Cocktail Reception - Sponsored by SuccessFactors, an SAP company
Thursday, February 7, 2013
Registration & Breakfast
Social media technology allows for an expanded array of data which can be derived for workforce planning. Organizations can now collect information regarding individuals and teams about how they work and collaborate, the type and quality of information that is shared, the effectiveness of their communications, and the degree to which they are perceived as leaders or followers. This information can be used to identify future leaders and help with succession planning, aid in understanding the engagement level of employees, identify flight risks, monitor and measure onboarding efforts, and much more. Is your organization prepared to incorporate this new piece of the strategic workforce planning puzzle into existing strategies?
In order for workforce planning to be effective, the business and human capital strategies of the organization must be aligned and ready for workforce planning. Many leaders, when faced with this feel it’s too much work and time spent but, all talent practices must be aligned with the strategy and direction of the organization or else they are useless. Strategy leads to human capital requirements, requirements dictate the best use of those talent practices and results in an engaged, productive, and committed workforce that, in turn, yields measurable outcomes and impacts. This horizontal alignment is not present in many organizations and this is why so few are good at executing strategy.

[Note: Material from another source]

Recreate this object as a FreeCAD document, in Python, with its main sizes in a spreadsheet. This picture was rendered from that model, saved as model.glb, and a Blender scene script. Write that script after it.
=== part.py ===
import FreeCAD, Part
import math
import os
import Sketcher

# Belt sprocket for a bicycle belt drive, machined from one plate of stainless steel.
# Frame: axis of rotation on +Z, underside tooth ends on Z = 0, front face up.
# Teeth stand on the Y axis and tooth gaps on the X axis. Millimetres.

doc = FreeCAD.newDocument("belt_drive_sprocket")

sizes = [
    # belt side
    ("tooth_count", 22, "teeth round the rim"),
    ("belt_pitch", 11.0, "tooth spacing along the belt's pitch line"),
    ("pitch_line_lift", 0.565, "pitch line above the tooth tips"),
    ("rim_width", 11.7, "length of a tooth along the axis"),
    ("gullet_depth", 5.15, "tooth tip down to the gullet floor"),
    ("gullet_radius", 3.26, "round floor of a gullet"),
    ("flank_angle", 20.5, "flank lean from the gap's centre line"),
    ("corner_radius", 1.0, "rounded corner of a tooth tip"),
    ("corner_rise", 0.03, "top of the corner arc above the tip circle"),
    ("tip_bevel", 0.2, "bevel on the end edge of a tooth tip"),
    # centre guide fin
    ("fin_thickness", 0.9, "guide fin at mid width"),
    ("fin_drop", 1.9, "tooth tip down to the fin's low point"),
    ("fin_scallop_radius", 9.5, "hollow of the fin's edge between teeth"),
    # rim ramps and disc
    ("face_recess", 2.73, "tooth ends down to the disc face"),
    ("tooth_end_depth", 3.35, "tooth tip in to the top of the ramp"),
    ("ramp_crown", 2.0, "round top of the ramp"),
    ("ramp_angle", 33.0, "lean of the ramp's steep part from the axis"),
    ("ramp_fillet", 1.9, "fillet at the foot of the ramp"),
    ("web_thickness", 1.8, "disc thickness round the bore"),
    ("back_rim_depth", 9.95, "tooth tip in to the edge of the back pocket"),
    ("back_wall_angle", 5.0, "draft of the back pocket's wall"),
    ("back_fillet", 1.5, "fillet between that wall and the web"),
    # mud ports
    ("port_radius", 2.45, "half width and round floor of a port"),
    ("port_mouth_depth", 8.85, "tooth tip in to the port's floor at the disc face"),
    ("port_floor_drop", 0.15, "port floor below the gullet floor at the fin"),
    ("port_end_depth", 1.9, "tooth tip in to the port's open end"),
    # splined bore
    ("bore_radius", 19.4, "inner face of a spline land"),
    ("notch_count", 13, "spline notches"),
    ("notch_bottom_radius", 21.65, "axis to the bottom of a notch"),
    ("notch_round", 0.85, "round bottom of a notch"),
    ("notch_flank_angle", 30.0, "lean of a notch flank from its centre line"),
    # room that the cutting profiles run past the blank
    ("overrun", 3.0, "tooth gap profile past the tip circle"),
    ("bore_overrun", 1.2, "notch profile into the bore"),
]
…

In this session, Russell Klosk will share key takeaways that will help ensure workforce planning is running on all cylinders. He will share what workforce planning was, is, and will be; how corporate strategy can inform future hiring needs, answer the question of buying, building or borrowing workforce planning technology, and determining which businesses an organization should stay in versus release.
The dynamics of a global economy and the rapid pace at which it changes have made Strategic Workforce Planning one of the “most sought after skills in HR today.” This topic has received an increased executive focus as companies attempt to mitigate the workforce risk in an uncertain economy and deal with the “challenges of change.” The demand for flexible, adaptable strategies translates into a demand for strategic workforce planning that is equally flexible and adaptable. To execute these strategies, leaders need to understand the business strategy and then analyze the ability of their current workforce to actually get them there.

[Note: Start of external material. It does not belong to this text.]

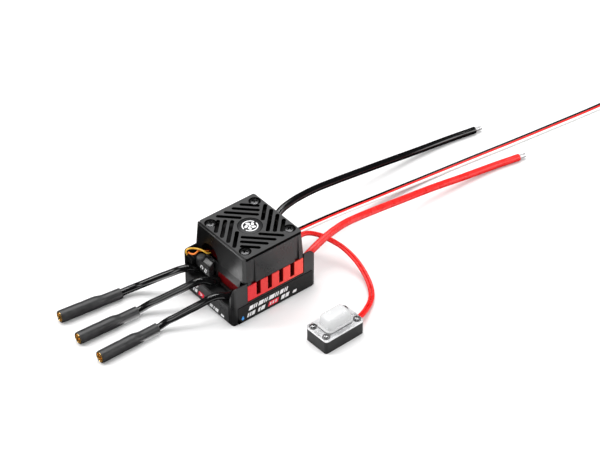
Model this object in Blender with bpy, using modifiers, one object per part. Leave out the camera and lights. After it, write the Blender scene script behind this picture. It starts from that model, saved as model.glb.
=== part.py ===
"""Brushless motor speed controller for a small model car.

A black case with a ledge at each end, a red finned heatsink, a fan under a louvred square shroud, three motor
leads with bullet sockets, two power leads, a receiver lead and a slide-switch module on its own lead.

Every dimension below is in millimetres. The origin is the centre of the case's underside, +Z is up, the motor
leads leave at -X and the power leads at +X.
"""

import math

import bmesh
import bpy
from mathutils import Matrix, Vector

MM = 0.001

# Case
CASE_X = 24.25
CASE_Y = 18.9
CASE_CORNER_R = 1.8
LID_T = 1.5
SEAM = 0.15
DECK_Z = 10.5
DECK_T = 1.5
CASE_WALL = 1.8
ARM_TOP = 21.8
ARM_INNER_Y = 16.3
ARM_SLOPE_Z = 15.0
ARM_TIP_Y = 18.5
WINDOW_X = (-15.9, 17.2)

# Cooling block: heatsink, fan and shroud share one centre line
COOL_X = 0.65
SINK_X = (-15.65, 16.95)
SINK_Y = 18.75
SINK_Z = 10.8
SINK_BASE_T = 1.2
SINK_TOP = 19.6
FIN_SPANS = ((-16.3, -11.1), (-8.7, -4.5), (-2.1, 2.1), (4.5, 8.7), (11.1, 16.3))
SHROUD_TOP = 35.35
GRILLE_T = 1.5
GRILLE_X = (-15.5, 16.9)
GRILLE_Y = 17.7
SCREW_OFFSET = 12.9
SLOT_W = 2.0
BADGE_R = 5.75

# Fan
FAN_SIDE = 30.0
FAN_Z = (24.6, 32.6)
FAN_BORE_R = 14.1
BLADES = 7
BLADE_TIP_R = 13.6
HUB_R = 7.2

# Leads
HEAVY_R = 1.8
THIN_R = 0.6
CORE_PITCH = 1.3
TWIN_R = 0.7
TWIN_PITCH = 1.5
SLEEVE_LENGTH = 32.0
SLEEVE_R = 3.0
SLEEVE_NECK_R = 2.6
SLEEVE_AXIS_Z = 3.05
NECK_AXIS_Z = 2.65
SOCKET_LENGTH = 19.0
MOTOR_EXITS = (12.4, 0.1, -11.5)
# From the floor of the socket's hole, over its mouth, down its outer side to the closed rear end
SOCKET_PROFILE = (
    (0, -11.0), (2.1, -11.0), (2.1, 0.0), (2.45, 0.0), (2.65, -0.2), (2.65, -12.0), (2.3, -12.4),
    (2.3, -13.2),
    (2.5, -13.6), (2.5, -SOCKET_LENGTH), (0, -SOCKET_LENGTH),
)

# Switch module: centre of its underside, and its turn about +Z
SWITCH_AT = (8.1, -52.5)
SWITCH_TURN = 1.5
SWITCH_SIZE = (23.0, 14.0, 6.8)
SWITCH_SCREW = (9.3, 4.5)
SLIDER_REST = -1.25

# Routes of the free leads, from the case outwards
MOTOR_ROUTES = (
    ((-20.5, 12.4, 12.5), (-22.0, 12.8, 13.2), (-24.3, 13.8, 14.3), (-28.4, 15.9, 14.0), (-32.2, 18.5, 12.1),
     (-35.6, 21.8, 9.5), (-39.2, 25.0, 6.8), (-42.9, 27.9, 4.4), (-47.4, 29.8, 3.1)),
    ((-20.7, 0.1, 12.5), (-22.3, 0.6, 13.1), (-24.5, 1.8, 14.5), (-26.8, 2.6, 15.1), (-29.0, 3.5, 14.6),
     (-36.0, 7.4, 10.9), (-43.0, 11.3, 7.1), (-48.5, 14.4, 4.2)),
    ((-20.4, -11.5, 12.4), (-22.5, -11.2, 12.7), (-25.0, -10.3, 13.6), (-27.3, -9.5, 13.9),
     (-29.8, -8.8, 13.6), (-32.5, -7.9, 12.5), (-38.0, -5.3, 9.6), (-44.0, -2.4, 6.4), (-49.0, 0.0, 3.8)),
)
SOCKET_TIPS = ((-84.1, 34.4), (-85.9, 17.0), (-85.5, 0.5))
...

Which roles, competencies and skills will organizations need in the future? What is the difference between the desired future workforce and the current one? Answering these questions with a comprehensive assessment of current employees is a crucial step in the development of any workforce plan. In this session, Tracey Smith will provide an overview of the strategic workforce planning framework and discuss multiple methods of role segmentation and prioritization. In addition, she will demonstrate how use a combination of role segmentation, demographics and succession planning to assess the continuity risk of your leadership.
Identifying critical roles and projected hiring needs are a part of the basic workforce planning structure. What about the actual process of recruiting? Which methods of recruiting earn the highest return on investment? What data should be collected and at what stage of the hiring process that will grant powerful enough insights to warrant course correction?
In this session, Larry Jacobson will share how Vistaprint records and tracks data on each critical step of the hiring process including different stages of the interview and the impact of programs such as compensation, branding, and social media. He will also share how the use of quantitative and qualitative metrics helps to create visibility and predictability in their hiring efficiency and effectiveness at the role level.
Talent analytics represent a tremendous opportunity for organizations to better understand their current state, predict their future talent needs and better measure and therefore improve their progress toward these goals. Two major challenges seem to stand in the way of delivering on this promise: A lack of technology, and a lack of analytical skills.
New technology can be a challenge for firms of any size because of the investment required to implement a new solution and either integrate or replace the legacy system whether it’s built in-house or purchased. Another challenge is weighing the decision about whether to outsource or develop the analytical skills necessary to collect, maintain, and analyze the data a solution creates. Organizations can certainly have either technology OR analytical skills, but need both to be effective and make an impact. This session will outline the various technology platforms available for any size company and models for upskilling that are suited to fit various developmental needs.
An overwhelming majority of HR and business leaders want HR to play a strategic role in the organization, yet many HR departments have struggled to turn this dream into reality. Part of the issue is that what it means to be strategic is not well understood. In reality, it’s not the functions that HR performs but rather the way HR behaves – its motivations, goals, and how it gets things done is what truly influences whether HR is perceived as strategic or not.
In this session, Karen Hilton will demonstrate how HR can be part of the strategic conversation. Learning how to show the critical value of relationship-building in a strategic HR-business partnership; the core business capabilities HR must acquire and apply to be a full strategic partner to the business; how to present ideas and data without the HR label of policy attached, and the fine art of juggling fiduciary responsibilities with getting the job done are some of the lessons that will be learned in this critical session.
Break and Book Signing:
There are a handful of issues that impede an organization's ability to move forward with workforce planning programs. Lack of a platform, lack of senior leadership endorsement, and the perception of workforce planning as solely an HR function make it difficult to gain the necessary support. Workforce planning’s value can seem unclear to stakeholders within the organization.
The first step in the process of gaining support from senior leaders is establishing a business case that clearly demonstrates why workforce planning is or should be a compelling issue for the organization. Bringing attention to the risks associated with failure to plan, and pointing out workforce planning's crucial role in strategic execution are great selling points. Building the case with clear financial data, leaving no room for misinterpretation or the ability to argue the benefits is essential. Mr. Jain will demonstrate how to create a strong financial case for workforce planning. From reviewing the long range company plan, specific roles, and strategic pivot points to showcasing the data in order to gain organization-wide support.
Born out of adversity, ESPN changed the way we all watch television. The most successful media story of our time is one you won't want to miss. The innovative brainstorm for an all-sports cable TV network was conceived, put together and launched within 14 months.
In his talk about entrepreneurial capital, Bill Rasmussen challenges every single employee to be an entrepreneur within their organization, their department, and in their job. His focus on presenting new ideas and applying innovation to any problem yields transformation of the group as well as personal growth for the individual. Share the ingenuity and daring entrepreneurial spirit, and learn how to tune out the clutter of today's business landscape and focus on your game.